Но в Щачине злодейским планам не суждено было сбыться, и заслуга эта целиком принадлежала городской страже и Наместнику Бернду. Чтобы никто не забыл о его решающем вкладе, он лично возглавил заседание суда и сидел перед клеткой за высоченным столом так, что Штарне приходилось смотреть на него снизу вверх. Это была его личная битва и личная победа, очень важная для него – во-первых, потому, что последние годы он одерживал победы разве что над запорами, а во-вторых… Предшественник Бернда на посту наместника поплатился должностью за беспорядки в городе двадцать лет назад, которые неминуемо привели бы к войне, если бы не явленный Сегаем Туман. Но Бернд не собирался в отставку – только не он! Именно поэтому все посланники из столицы – и газетчики, и официальные лица, и тайные соглядатаи, наверняка присутствующие в зале под видом немногочисленных простых горожан – должны были своими глазами увидеть, что заговор раскрыт и выкорчеван с решающим вкладом Наместника.
Все шло согласно плану. Прокурор, ничем не примечательный гном с равнодушным выражением лица, невнятной скороговоркой рассказал собравшимся о том, что произошло в Щачине. По его словам, засланный Альянсом неустановленный эльф-шпион организовал подпольную организацию. Следуя полученным из Западного Щачина шифрованным инструкциям, изменщики в течение нескольких дней распространяли вредные и опасные мысли, дурачили горожан и собирали их перед дворцом Наместника, чтобы захватить его штурмом. Назревающий мятеж, впрочем, был тут же подавлен, заговорщики схвачены, а засланец из Альянса в безрассудной попытке к бегству попытался перепрыгнуть через Разлом и свалился в пропасть.

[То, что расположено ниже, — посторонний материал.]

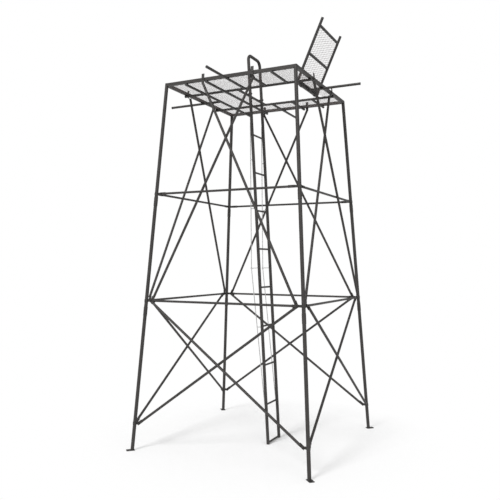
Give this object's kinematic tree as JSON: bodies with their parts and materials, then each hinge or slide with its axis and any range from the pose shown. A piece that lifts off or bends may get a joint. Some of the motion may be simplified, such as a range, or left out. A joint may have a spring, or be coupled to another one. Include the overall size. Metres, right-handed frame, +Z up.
{
  "type": "hunting tower stand",
  "caption": "Open steel quadrupod hunting tower: four leaning legs, two rings, X braces, a mesh deck with a hinged hatch, and a leaning ladder with a grab hoop",
  "frame": {"origin": "on the ground under the centre of the deck", "axes": "+Z up; -Y is the front face; +X is the side where the open hatch leans out; the ladder's rungs run along Y"},
  "size_m": [2.208, 2.208, 4.232],
  "materials": {
    "frame_steel": "dark grey-brown powder coat, satin",
    "bracket_steel": "dark powder coat, satin",
    "hatch_steel": "near-black powder coat, satin",
    "deck_mesh": "expanded metal, light brown-grey coat",
    "rod_steel": "plain zinc-coated rod",
    "cap_black": "black moulded plastic",
    "bolt_black": "black oxide bolts and nuts"
  },
  "bodies": {
    "tower": {"leg_front_left": "frame_steel", "leg_front_right": "frame_steel", "leg_back_right": "frame_steel", "leg_back_left": "frame_steel", "foot_plates": "bracket_steel", "leg_brackets": "bracket_steel", "lower_ring": "frame_steel", "upper_ring": "frame_steel", "lower_brace_front_a": "frame_steel", "lower_brace_front_b": "frame_steel", "lower_brace_right_a": "frame_steel", "lower_brace_right_b": "frame_steel", "lower_brace_back_a": "frame_steel", "lower_brace_back_b": "frame_steel", "lower_brace_left_a": "frame_steel", "lower_brace_left_b": "frame_steel", "upper_brace_front_a": "frame_steel", "upper_brace_front_b": "frame_steel", "upper_brace_right_a": "frame_steel", "upper_brace_right_b": "frame_steel", "upper_brace_back_a": "frame_steel", "upper_brace_back_b": "frame_steel", "upper_brace_left_a": "frame_steel", "upper_brace_left_b": "frame_steel", "rim_front": "frame_steel", "rim_right": "frame_steel", "rim_back": "frame_steel", "rim_left": "frame_steel", "joists": "frame_steel", "cross_bars": "frame_steel", "deck_front": "deck_mesh", "deck_back": "deck_mesh", "deck_left": "deck_mesh", "deck_right": "deck_mesh", "hatch_hinges": "bracket_steel", "ladder_rails": "frame_steel", "grab_hoop": "frame_steel", "ladder_rungs": "frame_steel", "truss_rods": "rod_steel", "outrigger_arms": "frame_steel", "tube_caps": "cap_black", "bolts": "bolt_black"},
    "hatch": {"hatch_rails": "hatch_steel", "hatch_bars": "hatch_steel", "hatch_mesh": "deck_mesh"}
  },
  "joints": [
    {"name": "hatch_swing", "type": "hinge", "parent": "tower", "child": "hatch", "pos_m": [0.554, 0, 3.6469], "axis": [0, -1, 0], "range_deg": [0, 114.15]}
  ]
}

Прокурор отметил, что рассказанная история подтверждается теми заговорщиками, что обнаружили признаки раскаяния. Штарна вздохнула. Голод, нехватка сна и переполненные камеры сами по себе были воздействием, граничащим с пыткой – хотя, конечно, никто их так не называл. Не в отели же преступников селить, в самом деле! К этому добавлялись допросы, длящиеся долгими часами подряд, без перерывов: безразличные следователи сменяли один другого, а она под конец почти теряла сознание. У одного из парней кожа на запястьях была стерта наручниками чуть ли не до кости, а у другого весь бок превратился в один сплошной синяк – он, якобы, упал с кровати и расшибся. Неудивительно, что некоторые обнаружили признаки раскаяния.
Кроме чистосердечных признаний, были явлены и другие доказательства. Прокурор продемонстрировал найденные на квартире одного из мятежников маленькие записки с загадочными значками, свернутые в трубочки – несомненно, для того, чтобы цеплять их на лапы почтовых голубей, ведь птицы, летающие высоко и не имеющие привычки смотреть вниз, были единственными живыми существами, которые могли беспрепятственно путешествовать из Альянса в Империю и обратно. В тишине приглашенные зрители внимательно рассматривали записки.